Chapter 2 presents the historical perspective of the influence of neighbourhoods on health behaviours such as walking, as well as an overview of the relevant policy and research frameworks supporting the investigation of the environmental correlates and determinants of recreational and transport walking. This chapter also presents an overview on the health benefits, recommendations and measurement of PA, with a focus on walking patterns, noting that it usually occurs within neighbourhoods, and that recreational walking has different environmental correlates than transport walking. Furthermore, the literature indicates that walking patterns vary by gender and age, and these differences are discussed within a social-ecological framework. A critical appraisal of the social and physical neighbourhood features influencing walking is also presented. Finally, this review provides a summary of the literature gaps which informed the research questions addressed within this thesis.
Chapter 3 describes the methodology in two parts: the first part describes the sampling design, selection methods and data collection instruments of the How Areas in Brisbane Influence healTh And acTivity (HABITAT) survey, the multilevel study underpinned by a social-ecological framework used in this thesis; the second part provides more specific information on relevant measures as well as the analytic and statistical modelling strategies undertaken to address the research questions.
Chapter 4 presents Study 1, which examined whether gender and age differences in walking for recreation (WfR) and walking for transport (WfT) were similar or different across neighbourhoods. This study used Wave 2 of HABITAT (collected in 2009), involving a sample of 7,866 residents aged 42-68 years living within 200 Brisbane neighbourhoods. On average, women were significantly more likely to engage in WfR at moderate and high levels and no gender differences in WfT were observed. Older adults were significantly less likely to walk for transport and more likely to walk for recreation at high levels. More interestingly, the relationships between gender and walking, and age and walking, were not the same in all neighbourhoods (i.e. the Brisbane average concealed important information), suggesting that neighbourhood-level factors influenced the walking patterns of men and women, and younger and older adults, differently. The subsequent two studies focused on identifying these neighbourhood-level factors.
Chapter 5 presents Study 2, which investigated the contribution of the neighbourhood social environment (assessed through neighbourhood-level perceptions of social cohesion, incivilities, and safety from crime) to explaining the gender differences in WfR observed across neighbourhoods in Study 1. Study 2 used Wave 2 of HABITAT (collected in 2009), involving a sample of 7,866 residents aged 42-67 years living within 200 Brisbane neighbourhoods. On average, women were more likely than men to walk for recreation prior to adjustment for covariates. Gender differences in WfR varied significantly across neighbourhoods (as previously established in Study 1), and the magnitude of the between-neighbourhood variation for women was twice that of men, suggesting that women are more sensitive to their neighbourhood environments in regards to WfR. However, the social environment did not explain neighbourhood differences in the gender-WfR relationship, nor did it explain the observed between-neighbourhood variation in WfR for men or women.

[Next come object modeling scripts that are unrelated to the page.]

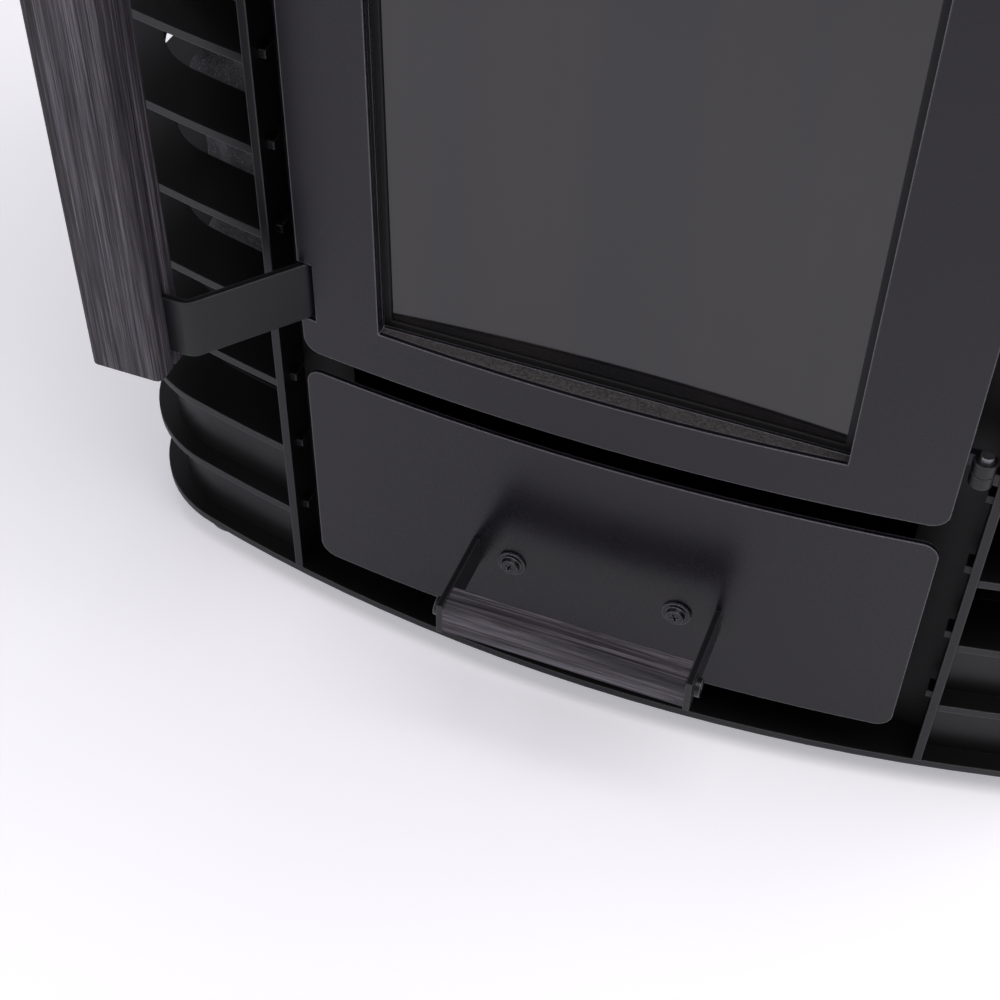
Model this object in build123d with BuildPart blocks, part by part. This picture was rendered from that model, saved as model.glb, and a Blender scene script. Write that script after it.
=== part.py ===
from build123d import *
from math import sqrt
import os
import random

# A wood-burning sauna stove: a plate cage round a firebox, with a hinged glass door and an ash drawer.
# Millimetres. The floor is at z = 0, +Z is up, and the front of the stove faces -Y.

# Cage of flat plates
cage_depth = 480.0
cage_half_width = 276.0
front_radius = 884.0
corner_radius = 70.0
plate_thickness = 4.0
plate_pitch = 44.0
band_width = 30.0
door_level = 12
top_level = 17

# Feet under the base plate
base_height = 20.0
foot_radius = 15.0
foot_pad_height = 9.0
foot_side_inset = 55.0
foot_inset = 52.0
stud_radius = 5.0
stud_height = 26.0
thread_clearance = 0.05
nut_across_flats = 17.0
nut_height = 5.0

# Flank plates beside the door, and the upright ribs
flank_x = 164.0
flank_depth = 58.0
flank_thickness = 4.0
tab_length = 8.0
tab_set_back = 7.0
tab_reach = 3.0
rib_width = 20.0
rib_set_back = 6.0
rib_thickness = 4.0
rib_side_positions = (0.33, 0.72)
rib_rear_x = 120.0
rib_front_x = 100.0

# Curved front panels of the door and the ash drawer
panel_radius = 1135.0
panel_set_back = 2.7
panel_half_width = 147.5
panel_thickness = 2.5
panel_corner = 8.0
drawer_bottom = 42.5
drawer_height = 126.5
panel_gap = 12.0
door_height = 351.0

# Opening in the door and the glass behind it
opening_left = 108.0
opening_right = 102.5
opening_rim = 25.0
frame_half_width = 129.0
frame_margin = 3.0
frame_clearance = 0.4
frame_thickness = 2.0
lip_depth = 18.0
lip_thickness = 2.5
reveal_thickness = 2.0
glass_overlap = 5.0
glass_thickness = 4.0
seal_thickness = 1.0
seal_show = 3.5
door_seal_width = 7.0
clip_width = 22.0
clip_reach = 6.0
clip_thickness = 2.0
clip_spacing = 130.0
clip_screw_radius = 1.5
clip_screw_head = 2.8

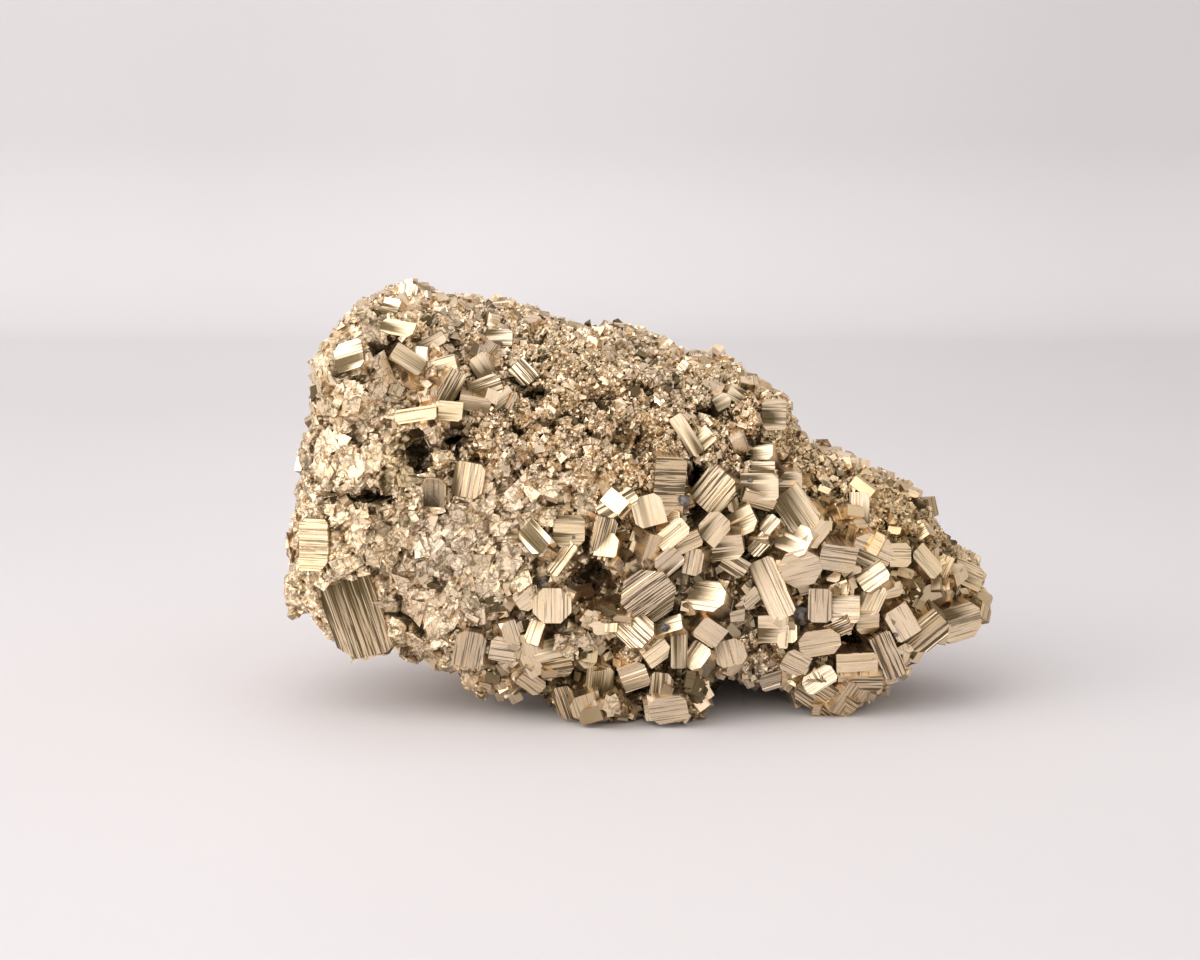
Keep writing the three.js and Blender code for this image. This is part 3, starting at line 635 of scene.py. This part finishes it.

This is most likely due to the noted limited variation in social environments across Brisbane neighbourhoods, an urban setting where structural differences between neighbourhoods might not be as extreme as in other cities.
Chapter 6 presents Study 3, which investigated the contribution of the neighbourhood built environment (objectively assessed through neighbourhood-level measures of residential density, street connectivity and land-use mix) to explaining the age differences in WfT observed across neighbourhoods in Study 1. Study 3 used Wave 1 of HABITAT, (collected in 2007) involving a sample of 11,035 residents aged 40-65 years living within 200 neighbourhoods. On average, older adults were less likely to walk for transport. Age differences in WfT varied significantly across neighbourhoods (as previously established in Study 1), and the magnitude of the between-neighbourhood variation for older groups was twice that of the youngest group, suggesting that older adults are more sensitive to their neighbourhood environment than their younger counterparts. The built environment played a limited role in explaining neighbourhood differences in the age-WfT relationship. Residential density and street connectivity (but not land use mix) partially explained the observed between-neighbourhood variation in WfT for across age groups.
Finally, Chapter 7 provides the discussion and conclusions of this research program. Collectively, the three studies comprising this thesis confirmed that the walking patterns of men and women, and younger and older persons are differently shaped and circumscribed by different neighbourhood environments. In particular, women and older adults seemed more sensitive to their environments than their counterparts, suggesting that they might require more supportive environments to walk. While Brisbane’s social environment did not contribute to explaining gender differences in WfR across neighbourhoods, the age differences in WfT across neighbourhoods were partly attributed to the contextual effects of residential density and street connectivity. Thus, in designing neighbourhoods that facilitate active living and ageing communities, governments should consider denser and more connected urban forms which would produce more equitable increases in WfT across age groups.
This body of evidence contributes to the literature investigating the important role that the neighbourhood design has in facilitating the healthy lifestyle of residents who are regularly exposed to it. More specifically, the findings from this thesis favour the ongoing multilevel analyses of demographic heterogeneity around the neighbourhood averages –rather than mean centric approach– as they more realistically reflect the impact of neighbourhood exposures on the walking patterns of different demographic groups. As cities vary widely in their social and built environments, such research –especially when undertaken in urban settings characterised by larger variation in their environments– is relevant for informing ecological interventions which facilitate walking opportunities everywhere for all demographic groups, particularly those predisposed to inactivity, resulting in sustainable public health, socioeconomic and environmental gains for the overall population.